つまり、業務起因性のある傷病等であるか否かで判断されるというわけなんですね。
2.労災保険給付とは?
このため、その傷病等が業務についていること。
表現を変えれば、「労働者が労働契約に基づき、事業主の支配下にある状態」において発生したものであることが条件とされているんです。
3.トラックドライバーも該当する
一般的には、業務遂行性(業務についている状態)があれば、業務起因性(業務によって発生したもの)が認められ、業務上の傷病等であるということになるんですね。
ただ、トラックドライバーは、事業主の支配下にありながら、その管理化を離れて業務に従事します。
具体的には、貨物等の運送業務のため、事業場外において服務には服しているわけなんですが、用務先との間を、通常もしくは合理的な順路及び方法によって往復しているのであれば、その途上で発生した事故は【業務災害に該当する】と判断されるというわけなんです。
4.結論
今回の例のように、飲酒運転や無免許運転というだけでは、内容や詳細は状況に応じて変わるので、「絶対にこうなります!」というような断定はできません。

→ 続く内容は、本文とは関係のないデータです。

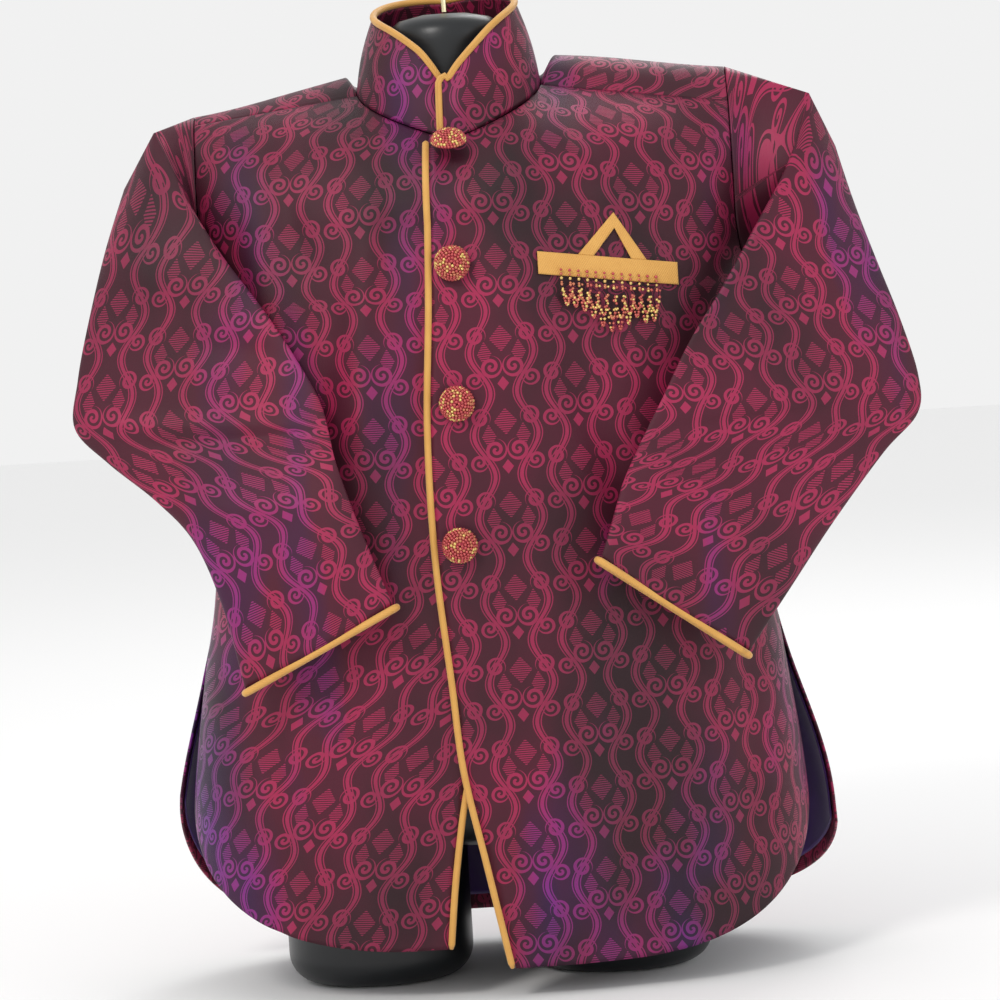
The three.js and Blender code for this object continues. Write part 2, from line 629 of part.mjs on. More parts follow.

ただ、ふつう飲酒運転や無免許運転であっても、その行為が業務として特に必要性が否定されるような事情がないのであれば…業務上の災害として扱われ、保険給付が行われるということになります。
まとめ
今回の例では、服務規程を無視するなどしているわけですので、社内的には、重大な服務規定違反として厳しい懲戒処分などになるでしょう。
また、労災保険の扱いにおいては、労働者に重大な過失があったとしても保険給付こそされますが、保険給付の支給制限を受けることは言うまでもありません。